TASK PROMPT: Give back exactly the lines from the start of the listing to the line containing "corner_steps = 5", inclusive, and nothing beyond them.

DATA SHOWN:
· · · · · · ·

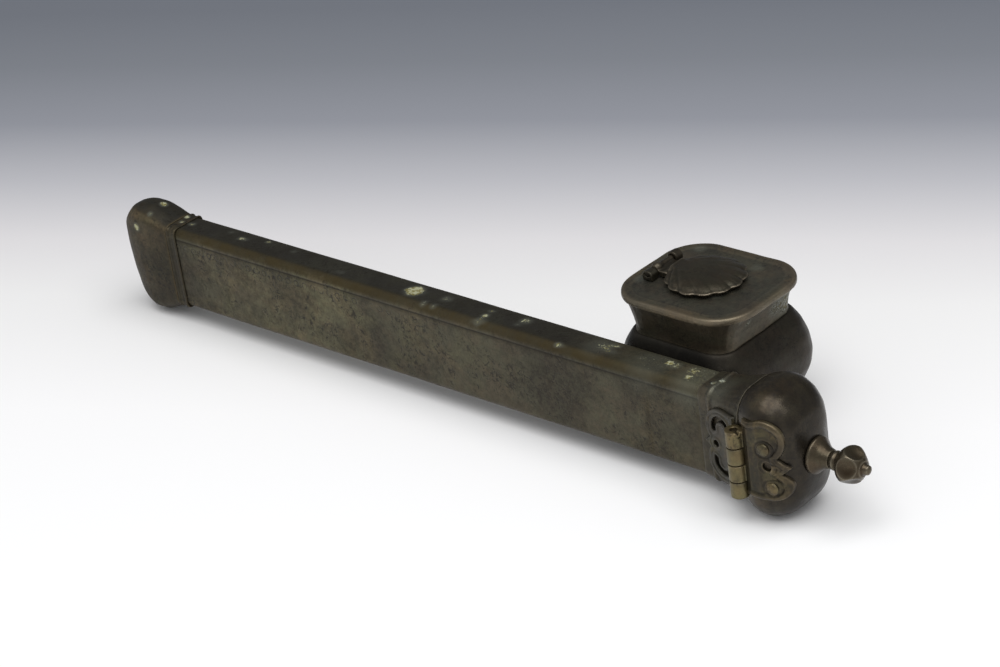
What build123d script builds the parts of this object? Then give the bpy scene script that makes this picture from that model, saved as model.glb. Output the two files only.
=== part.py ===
from build123d import *
import os
from math import cos, pi, radians, sin

# A brass pen case: a flat tube for reed pens, closed by a hinged domed cap,
# with an inkwell that is soldered to its rear side near the mouth.
# Sizes are in millimetres. +X runs along the tube to the cap, +Y to the side
# of the inkwell, and +Z is up. The origin is the middle of the inkwell's base,
# on the surface that the case rests on. Places along the tube are counted
# from the mouth line, where the tube meets the flared collar.

# Tube for the pens
barrel_z = 19.71
barrel_length = 212.6
barrel_height = 28.0
barrel_thickness = 12.4
barrel_edge_radius = 2.3
barrel_wall = 1.2
corner_steps = 5

# Foot: a cast shell that closes the far end, with a moulding in front of it
foot_length = 23.3
foot_height = 40.4
foot_thickness = 16.0
foot_wall = 1.5
foot_neck_proud = 0.5
foot_swell_reach = 0.78
foot_drop = 0.5
foot_dome_power = 3.4
foot_end_share = 0.985
foot_corner_share = 0.42
foot_socket_depth = 8.0
moulding_width = 4.2
moulding_proud = 0.3
rib_width = 1.1
rib_proud = 0.75
rib_chamfer = 0.3

# Flared collar round the mouth, and the lip that guides the cap
collar_length = 16.7
collar_start_proud = 0.35
seam_height = 36.2
seam_thickness = 20.6
seam_corner_share = 0.72
flare_power = 1.8
collar_rib_place = 3.7
collar_rib_width = 0.9
collar_rib_proud = 0.4
lip_wall = 0.8
lip_seat = 8.0
lip_reach = 3.0

# Domed cap
seam_gap = 0.3
cap_length = 17.8
cap_height = 40.2
cap_thickness = 25.2
cap_wall = 1.6
cap_swell_reach = 0.42
cap_dome_power = 2.9
cap_end_share = 0.985
cap_hollow_share = 0.87
cap_corner_share = 0.66

# Cap hinge: four knuckles on an upright pin at the front of the seam
hinge_offset = 12.5
hinge_drop = 1.0
knuckle_radius = 2.6
knuckle_height = 5.0
knuckle_gap = 0.3
knuckle_clearance = 0.3
hinge_pin_radius = 1.1
pin_clearance = 0.05
pin_head_radius = 1.6
pin_head_height = 0.6
leaf_thickness = 1.0
cap_lobes = ((7.9, 8.1, 6.2), (11.8, -4.7, 4.3))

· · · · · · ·

RESPONSE TO THE EXERCISE:
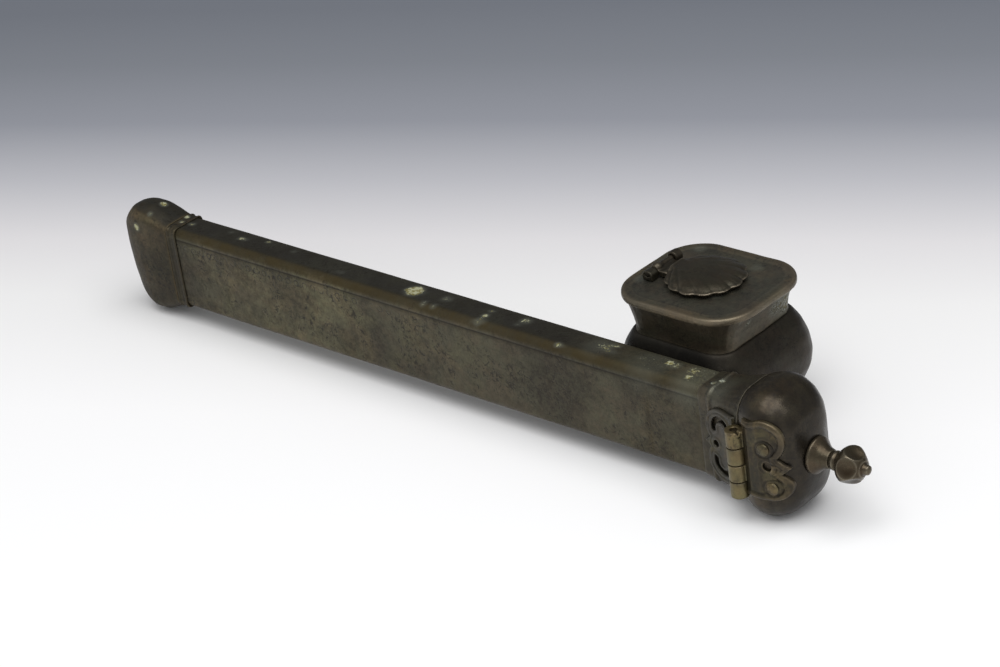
What build123d script builds the parts of this object? Then give the bpy scene script that makes this picture from that model, saved as model.glb. Output the two files only.
=== part.py ===
from build123d import *
import os
from math import cos, pi, radians, sin

# A brass pen case: a flat tube for reed pens, closed by a hinged domed cap,
# with an inkwell that is soldered to its rear side near the mouth.
# Sizes are in millimetres. +X runs along the tube to the cap, +Y to the side
# of the inkwell, and +Z is up. The origin is the middle of the inkwell's base,
# on the surface that the case rests on. Places along the tube are counted
# from the mouth line, where the tube meets the flared collar.

# Tube for the pens
barrel_z = 19.71
barrel_length = 212.6
barrel_height = 28.0
barrel_thickness = 12.4
barrel_edge_radius = 2.3
barrel_wall = 1.2
corner_steps = 5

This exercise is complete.